AWS would provide a /56 IPv6 subnet to your VPC. That’s equivalent to 256 /64 IPv6 subnets. Your ACL could for example only allow traffic between the /56 assigned to your different VPC or Kubernetes Clusters. So your pods can effectively only be accessed by other pods. More granular policies could then be applied with Security Group and NetworkPolicy.

As for tunneling, VPN connections, overlay networks, etc. It’s same as with NAT; they hide your endpoints at the cost of performance penalty for IPsec, packet overhead, etc. If you can live with having public IPv6 addresses in your pods (+ACL), none of the previous technologies are strictly required. I get this might not apply to everyone out there, that’s fine, is a trade-off.

Dealing with IPv6 addresses

Yeah, I know. It’s hard enough to remember an IPv4 address already, so 128 bit long IPv6 addresses sounds like a non-starter.

Well, while each pod gets its own IP address, those IP addresses cannot be relied upon to be stable over time as pods are not resurrected when they die. For this reason, Kubernetes has the concept of a Service which defines a logical set of pods determined by a Label Selector. [Kubernetes Service]. Also in Kubernetes “every Service defined in the cluster is assigned a DNS name” [DNS for Services].

What this means is your pods will be reached by their Service DNS name, so you don’t really need to deal with the addresses themselves, it all happens behind the curtains.

In the IPv4/IPv6 dual stack functionality proposal for Kubernetes clusters, they illustrate how you’d specify the address family for a Kubernetes Service.

endpointFamily: <ipv4|ipv6|dual-stack>       [Default: dual-stack]

Example:

spec:
  selector:
    app: MyApp
  ports:
  - protocol: TCP
    port: 80
    targetPort: 9376
  endpointFamily: ipv6

Current challenges

Kubernetes IPv6 support

The good news is they have made very good progress in this area, IPv6-only support is Alpha in Kubernetes Release 1.9 [IPv6 support added #508] and should be Beta in K8s 1.13. [Comment]. There is also a proposal to “Add IPv4/IPv6 Dual-Stack support and awareness #62822” [PR, KEP].

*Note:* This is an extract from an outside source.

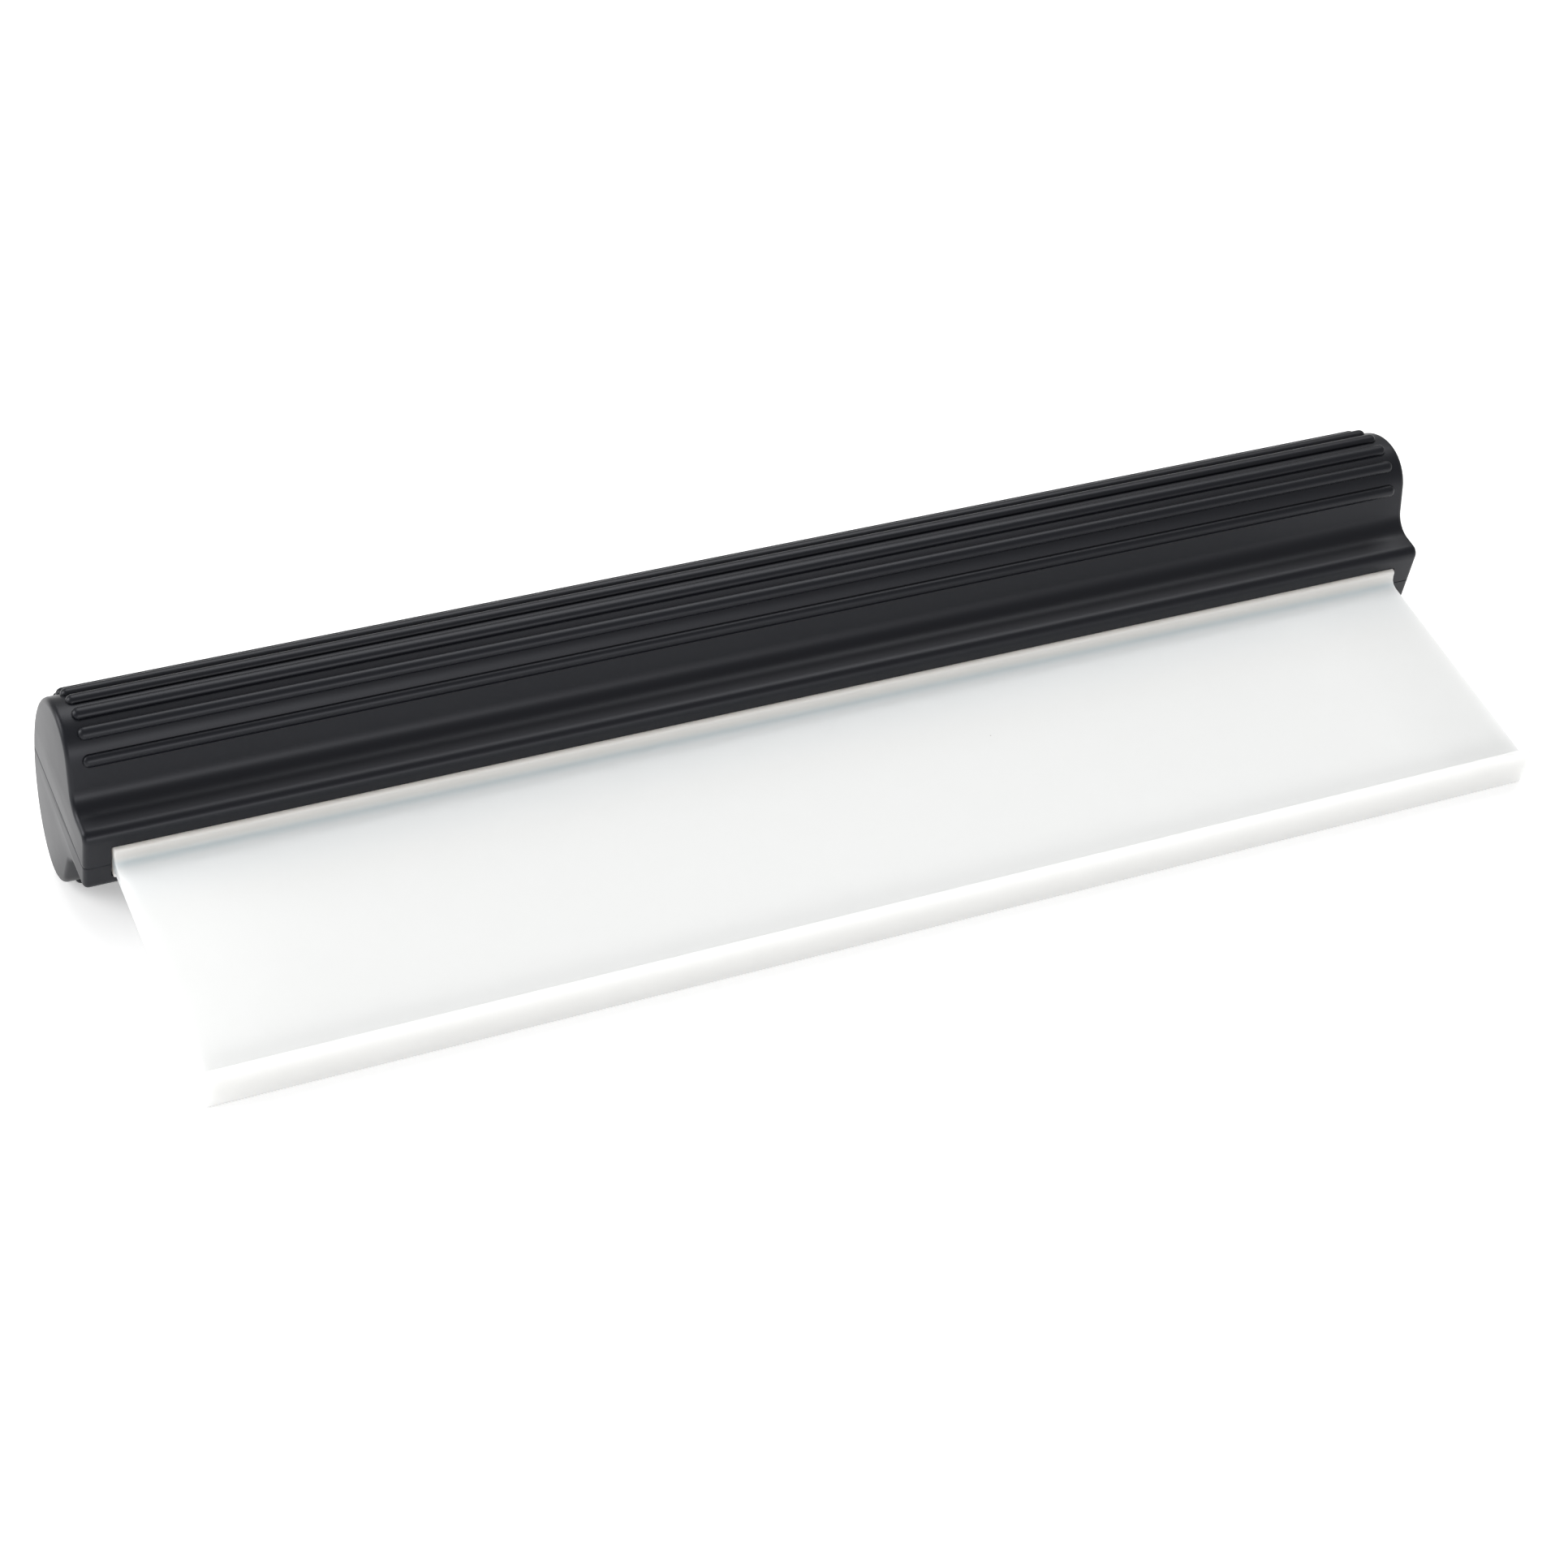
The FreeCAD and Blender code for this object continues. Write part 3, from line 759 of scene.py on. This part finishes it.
    def fit(
        self,
        shell: bpy.types.Object,
        seat: RibSeat,
        finish: bpy.types.Material,
        tree: bpy.types.NodeTree,
    ) -> None:
        """Moulds the ribs on a shell and leaves it a plain mesh.

        Args:
            shell: The shell's object, whose mesh is replaced.
            seat: Where the shell carries its ribs.
            finish: Material of the shell and its ribs.
            tree: The rib tree.
        """
        modifier = shell.modifiers.new("grip_ribs", "NODES")
        modifier.node_group = tree
        values = {
            "Section Line": seat.line,
            "Rib Count": seat.count,
            "Rib Width": self.width * MM,
            "Rib Height": self.height * MM,
            "Rib Sink": self.sink * MM,
            "Half Span": (seat.handle_length / 2 - self.end_gap - self.width / 2) * MM,
            "Front Rib At": (seat.crown_at + self.lead + self.front_gap) * MM,
            "Front Gap": self.front_gap * MM,
            "Pitch": self.pitch * MM,
            "Edge Power": self.edge_power,
            "Outward": seat.outward,
            "Finish": finish,
        }
        for item in tree.interface.items_tree:
            if item.in_out == "INPUT" and item.name in values:
                modifier[item.identifier] = values[item.name]
        graph = bpy.context.evaluated_depsgraph_get()
        made = bpy.data.meshes.new_from_object(shell.evaluated_get(graph), depsgraph=graph)
        plain = shell.data
        shell.modifiers.clear()
        shell.data = made
        made.name = shell.name
        bpy.data.meshes.remove(plain)


@dataclass(frozen=True)
class HalfSizes:
    """The sizes in which the two halves of the handle differ."""

    crown_height: float
    crown_setback: float
    shoulder_radius: float
    neck_radius: float
    foot_height: float
    nose_radius: float
    slot_half: float
    rib_count: int


HALVES = {
    Side.UPPER: HalfSizes(
        crown_height=24.8,
        crown_setback=20.2,
        shoulder_radius=9.0,
        neck_radius=5.0,
        foot_height=9.3,
        nose_radius=2.2,
        slot_half=4.95,
        rib_count=9,
    ),
    Side.LOWER: HalfSizes(
        crown_height=24.0,
        crown_setback=23.0,
        shoulder_radius=9.5,
        neck_radius=6.0,
        foot_height=6.2,
        nose_radius=1.2,
        slot_half=3.5,
        rib_count=8,
    ),
}


@dataclass(frozen=True)
class ShellGrid:
    """How a shell's vertices are numbered: row by row in each column, then the slot's floor."""

    rows: int
    last: int
    slot_row: int
    slotted: list[int]
    inner: int

    def at(self, column: int, row: int) -> int:
        """Vertex number of a grid point."""
        return column * self.rows + row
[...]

Why dual-stack? Unfortunately it’s almost 2020 and there are still some critical services that do not support IPv6 today; like some package, source code and container repositories your pods might need to access. 👎

Looking on the bright side, there are currently a handful of CNI plugins that are able to configure dual-stack addresses on a pod already. However, it’s important to keep in mind that Kubernetes is only aware of 1 address per pod, as defined in the PodStatus V1 core API. The dual-stack proposal says they will keep the PodIP field, but also add a new array PodIPs that stores additional pod IPs [PR].

type PodStatus struct {
        ...
        HostIP     string
        PodIP      string
        PodIPs     []PodIPInfo
        ...    
}

and

type PodIPInfo struct {
        IP         string
        Properties map[string]string
    }

What I’ve done in the past, when playing around with dual-stack clusters, is to make the IPv6 address a function of a hash of the IPv4 address allocated to the pod, so I only need to track one of these and derive the other one automatically. This is probably not recommended, but if you are curious, I did this in my Gophercon lightning talk demo: Container Network Interface and Go.

Last, but not least, Kube-proxy will be modified to drive iptables and ip6tables in parallel (if not using eBPF). On the other hand, Service access within a cluster will be done via all IPv4 service IPs or all IPv6 service IPs. Make sure you check out the non-goals of the proposal.

Cloud Provider IPv6 support

IPv6 support for VM/Instances among Cloud Service Providers is scarce at best. I would like to be able to do IPv6 subnet routing, in order to assign different IPv6 subnet to each VM Instance. AWS is ahead of the pack when it comes to IPv6 support, however it won’t let you breakdown the /56 they assign to you in a VPC, to individual /64 for your instances [Discussion Forums].

The AWS support team has been very helpful in walking me through a workaround to use smaller chunks of a /64 on a VM as a pod network, by using ENI’s. While using subnets smaller than a /64 is not a recommended practice and might not even work with Docker as “The subnet for Docker containers should at least have a size of /80, so that an IPv6 address can end with the container’s MAC address and you prevent NDP neighbor cache invalidation issues in the Docker layer”, this would at least let me do some experimentation in the meantime. I will write a separate post describing how this works ➡️ How to run IPv6-enabled Docker containers on AWS.

On the other hand, if you are running a managed Kubernetes cluster, then IPv6 might take a bit longer as the Kubernetes version they run will only include mature features. For instance GCP says; “To ensure stability and production quality, normal GKE clusters only enable features that are beta or higher. Alpha features are not enabled on normal clusters because they are not production-ready or upgradeable”. [GCP Docs]. So, IPv6 is a no-no in GCP as they don’t even support it on their instances [Issue tracker].

Conclusion

While there is some work that has to be done to make this a reality, I’m confident that it’s worthwhile and will help keep complexity under control. The IPv6 benefits will not only apply to a single, but also multi-cluster Kubernetes setups. Please let me know if you know of a Cloud Provider with proper IPv6 support.